County sued over broken promise to shut down landfill

A compactor rolls over the exposed trash at a 200 x 200 foot "working face" site at the Chiquita Canyon Landfill in Castaic in 2014. As soon as the the trash is spread and compacted it is immediately covered with dirt and the working face site moves forward. This view looks south-west towards the new proposed expansion site, and In the distance is the tall ridge which blocks the land fill from view of surrounding communities. Dan Watson/Signal

Groups opposed to the approved expansion of a landfill near homes and schools in Val Verde have sued Chiquita Canyon Landfill owners and the Los Angeles County Board of Supervisors which approved expansion of the landfill.

Attorneys with the Law Office of Babak Naficy, based in San Luis Obispo, filed a lawsuit Thursday with the Los Angeles Superior Court on behalf of three groups – Val Verde Community Association, Citizens for Chiquita Canyon Landfill Compliance and Santa Clarita Organization for Planning and the Environment (SCOPE).

Named in the civil suit are the Los Angeles County Board of Supervisors and landfill owners, Chiquita Canyon Landfill LLC, a copy of the lawsuit obtained by The Signal shows.

Tony Bell, spokesman for District 5 Supervisor Kathryn Barger, referred any official response to the lawsuit to county attorneys.

John Musella, spokesman for Chiquita Canyon Landfill, when asked for a response to the lawsuit said: “Chiquita does not comment on pending litigation.”

The civil suit is a petition for writ of mandate and a “complaint for declaratory and injunctive relief” – or, simply, holding the board supervisors accountable for a promise they made in the past which in this case refers to a promise made in 1997 to close the landfill.

The promise made 20 years ago was to shut the dump down in November 2019 or when peaks with 23 million tons of trash.

SCOPE spokeswoman Lynne Plambeck said the landfill has reached its 23 million tons cap.

Former city councilman Carl Boyer speaks out against the expansion of the Chiquita Canyon landfill during a press conference and protest outside of Santa Clarita City Hall on Monday, April 24, 2017. Katharine Lotze/The Signal

As spelled out in the lawsuit, the county approved a conditional use permit for the operation of the landfill in 1982 and again in 1997.

The permission granted in 1997 came with the expressed, specific, condition that the landfill would be shut down in 2019 or when the dump on Highway 126 contained 23 million tons of trash.

So, when the county board of supervisors approved the landfill’s expansion this summer it was in violation of the promise made in 1997, according to the groups.
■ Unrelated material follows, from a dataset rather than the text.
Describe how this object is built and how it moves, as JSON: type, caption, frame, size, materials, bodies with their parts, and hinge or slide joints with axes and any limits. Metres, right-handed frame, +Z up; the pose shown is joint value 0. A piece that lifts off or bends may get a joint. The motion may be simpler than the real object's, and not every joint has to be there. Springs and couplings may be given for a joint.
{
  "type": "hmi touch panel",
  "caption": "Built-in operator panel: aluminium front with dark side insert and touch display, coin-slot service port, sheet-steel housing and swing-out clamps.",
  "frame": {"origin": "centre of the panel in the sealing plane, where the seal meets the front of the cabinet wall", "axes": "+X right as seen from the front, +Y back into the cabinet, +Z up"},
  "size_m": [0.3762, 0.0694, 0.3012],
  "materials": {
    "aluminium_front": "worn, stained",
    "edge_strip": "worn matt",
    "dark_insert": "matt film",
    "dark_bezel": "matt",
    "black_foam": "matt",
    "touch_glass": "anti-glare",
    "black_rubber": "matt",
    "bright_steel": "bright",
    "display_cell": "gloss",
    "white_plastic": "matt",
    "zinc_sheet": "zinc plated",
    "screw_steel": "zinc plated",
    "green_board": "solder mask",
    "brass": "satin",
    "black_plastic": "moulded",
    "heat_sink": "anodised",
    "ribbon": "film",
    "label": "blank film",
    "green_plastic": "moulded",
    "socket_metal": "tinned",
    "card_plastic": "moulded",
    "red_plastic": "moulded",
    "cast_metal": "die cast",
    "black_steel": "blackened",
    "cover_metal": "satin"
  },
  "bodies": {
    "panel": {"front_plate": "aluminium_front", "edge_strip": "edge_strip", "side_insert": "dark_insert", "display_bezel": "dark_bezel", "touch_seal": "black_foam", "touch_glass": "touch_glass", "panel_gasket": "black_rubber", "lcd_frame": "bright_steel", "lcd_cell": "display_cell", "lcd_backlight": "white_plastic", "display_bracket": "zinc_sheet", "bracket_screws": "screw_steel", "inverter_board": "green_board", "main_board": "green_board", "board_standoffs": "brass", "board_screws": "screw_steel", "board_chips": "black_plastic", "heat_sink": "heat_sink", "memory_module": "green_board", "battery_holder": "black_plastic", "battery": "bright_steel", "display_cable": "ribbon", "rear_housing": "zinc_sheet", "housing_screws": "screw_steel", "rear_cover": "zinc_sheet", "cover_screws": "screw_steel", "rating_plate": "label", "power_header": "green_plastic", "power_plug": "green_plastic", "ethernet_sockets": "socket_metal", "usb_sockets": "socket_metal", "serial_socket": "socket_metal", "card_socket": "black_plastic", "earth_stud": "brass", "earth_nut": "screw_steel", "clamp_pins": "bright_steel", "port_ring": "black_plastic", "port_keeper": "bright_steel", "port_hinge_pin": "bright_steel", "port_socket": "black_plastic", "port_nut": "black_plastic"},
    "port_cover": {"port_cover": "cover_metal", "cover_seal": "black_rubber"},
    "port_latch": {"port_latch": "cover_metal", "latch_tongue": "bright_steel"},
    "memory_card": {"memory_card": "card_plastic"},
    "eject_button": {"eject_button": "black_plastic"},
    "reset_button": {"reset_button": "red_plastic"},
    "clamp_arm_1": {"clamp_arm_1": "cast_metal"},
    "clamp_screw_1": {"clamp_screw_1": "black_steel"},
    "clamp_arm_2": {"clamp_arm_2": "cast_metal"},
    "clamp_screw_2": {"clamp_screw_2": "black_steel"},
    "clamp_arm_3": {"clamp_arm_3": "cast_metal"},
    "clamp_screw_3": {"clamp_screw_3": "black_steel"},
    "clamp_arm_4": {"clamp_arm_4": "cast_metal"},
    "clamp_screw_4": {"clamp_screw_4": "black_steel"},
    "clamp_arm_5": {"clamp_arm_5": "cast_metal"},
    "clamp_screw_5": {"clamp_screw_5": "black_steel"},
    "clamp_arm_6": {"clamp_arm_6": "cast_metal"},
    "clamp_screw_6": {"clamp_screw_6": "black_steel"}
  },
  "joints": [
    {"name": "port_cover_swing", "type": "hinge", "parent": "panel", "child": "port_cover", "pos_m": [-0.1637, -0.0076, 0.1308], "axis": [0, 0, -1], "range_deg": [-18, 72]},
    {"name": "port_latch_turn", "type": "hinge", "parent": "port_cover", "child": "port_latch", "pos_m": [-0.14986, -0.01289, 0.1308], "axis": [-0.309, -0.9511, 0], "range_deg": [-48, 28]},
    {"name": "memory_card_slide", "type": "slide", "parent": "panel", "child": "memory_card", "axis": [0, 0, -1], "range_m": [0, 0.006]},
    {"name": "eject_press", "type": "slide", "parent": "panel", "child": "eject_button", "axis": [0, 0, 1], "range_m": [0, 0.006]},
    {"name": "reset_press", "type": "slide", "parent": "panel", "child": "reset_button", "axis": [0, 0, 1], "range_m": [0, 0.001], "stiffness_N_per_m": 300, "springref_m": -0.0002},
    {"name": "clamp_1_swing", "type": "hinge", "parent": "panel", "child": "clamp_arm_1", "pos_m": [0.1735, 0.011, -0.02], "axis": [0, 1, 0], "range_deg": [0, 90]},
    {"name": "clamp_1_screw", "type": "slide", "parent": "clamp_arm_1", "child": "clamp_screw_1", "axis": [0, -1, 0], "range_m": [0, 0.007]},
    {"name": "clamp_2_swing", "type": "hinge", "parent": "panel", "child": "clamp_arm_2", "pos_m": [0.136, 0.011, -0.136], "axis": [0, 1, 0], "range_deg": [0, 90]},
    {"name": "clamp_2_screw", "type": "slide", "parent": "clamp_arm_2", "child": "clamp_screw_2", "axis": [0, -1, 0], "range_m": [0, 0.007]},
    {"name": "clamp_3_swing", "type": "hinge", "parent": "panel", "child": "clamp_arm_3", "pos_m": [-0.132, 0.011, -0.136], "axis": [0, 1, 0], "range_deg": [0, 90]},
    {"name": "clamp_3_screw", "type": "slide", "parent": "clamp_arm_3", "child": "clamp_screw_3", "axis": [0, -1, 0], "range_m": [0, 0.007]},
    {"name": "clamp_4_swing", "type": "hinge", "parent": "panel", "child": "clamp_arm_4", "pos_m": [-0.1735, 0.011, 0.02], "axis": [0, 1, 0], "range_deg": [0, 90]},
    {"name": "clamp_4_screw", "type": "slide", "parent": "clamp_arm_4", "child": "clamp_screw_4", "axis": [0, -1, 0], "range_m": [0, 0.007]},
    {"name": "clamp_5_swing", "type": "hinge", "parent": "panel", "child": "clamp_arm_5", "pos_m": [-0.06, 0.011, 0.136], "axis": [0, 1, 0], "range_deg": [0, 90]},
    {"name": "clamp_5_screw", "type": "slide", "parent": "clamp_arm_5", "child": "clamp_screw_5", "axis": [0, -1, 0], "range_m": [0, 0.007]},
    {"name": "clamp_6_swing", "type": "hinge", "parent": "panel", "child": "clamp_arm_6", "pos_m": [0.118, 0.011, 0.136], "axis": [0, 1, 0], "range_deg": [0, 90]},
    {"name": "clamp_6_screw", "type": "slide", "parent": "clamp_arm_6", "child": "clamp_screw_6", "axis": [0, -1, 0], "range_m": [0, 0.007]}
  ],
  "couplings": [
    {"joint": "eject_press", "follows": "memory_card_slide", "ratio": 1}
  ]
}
“They said exactly the same thing in 1997 when they approved the conditional use permit,” Plambeck told The Signal Tuesday.

“We have to hold the county’s feet to the fire and make sure they prepare a proper (environmental impact report) because their current EIR is not correct,” she said.

Last year, the landfill took in 2.8 million tons of garbage – an unprecedented amount of trash.

Planners with the Los Angeles County Department of Regional Planning granted a conditional use permit by setting an annual dumping cap of 2.1 million tons of garbage.

The original permit set by the county and signed in 1997 allowed for 6,000 tons of trash to be dumped there in a day, on average, Musella said.

The company wanted the county’s permission to deposit 12,000 tons of garbage each day at the landfill – and they got it.

Supporters in bright green and opponents in various shades of red attended a meeting at Rancho Pico Junior High March 1 to voice their support or concerns about the proposed expansion at the Chiquita Canyon landfill for county commissioners who were to decide on the fate of the project March 1, 2017. Katharine Lotze/The Signal

The lawsuit reads, in part: “Petitioners (groups opposed to the landfill) contend the County’s approvals were unlawful and that the County abused its discretion as it failed to comply with the procedural and substantive requirements of the California Quality Act.”

Erica Larsen, President, Val Verde Community Association, told The Signal Tuesday: “We’ve done our due diligence.

“We live a mile and a half from the landfill,” she said, referring to her family. “The health implications are our biggest concern.  We don’t know what the air quality is.”

Anyone wishing to add their voice to the chorus of concerned people opposed to the expansion of Chiquita Canyon Landfill is urged, Larsen said, to fill out a copy of the petition posted on

The groups – as a collective – decided what is also needed is a vigorous debate with county officials on how to cope with an increasing amount of trash being dumped in the county.

“We live in a throw-away society,” Plambeck said.

“We have to bring more attention to this nationwide waste issue.”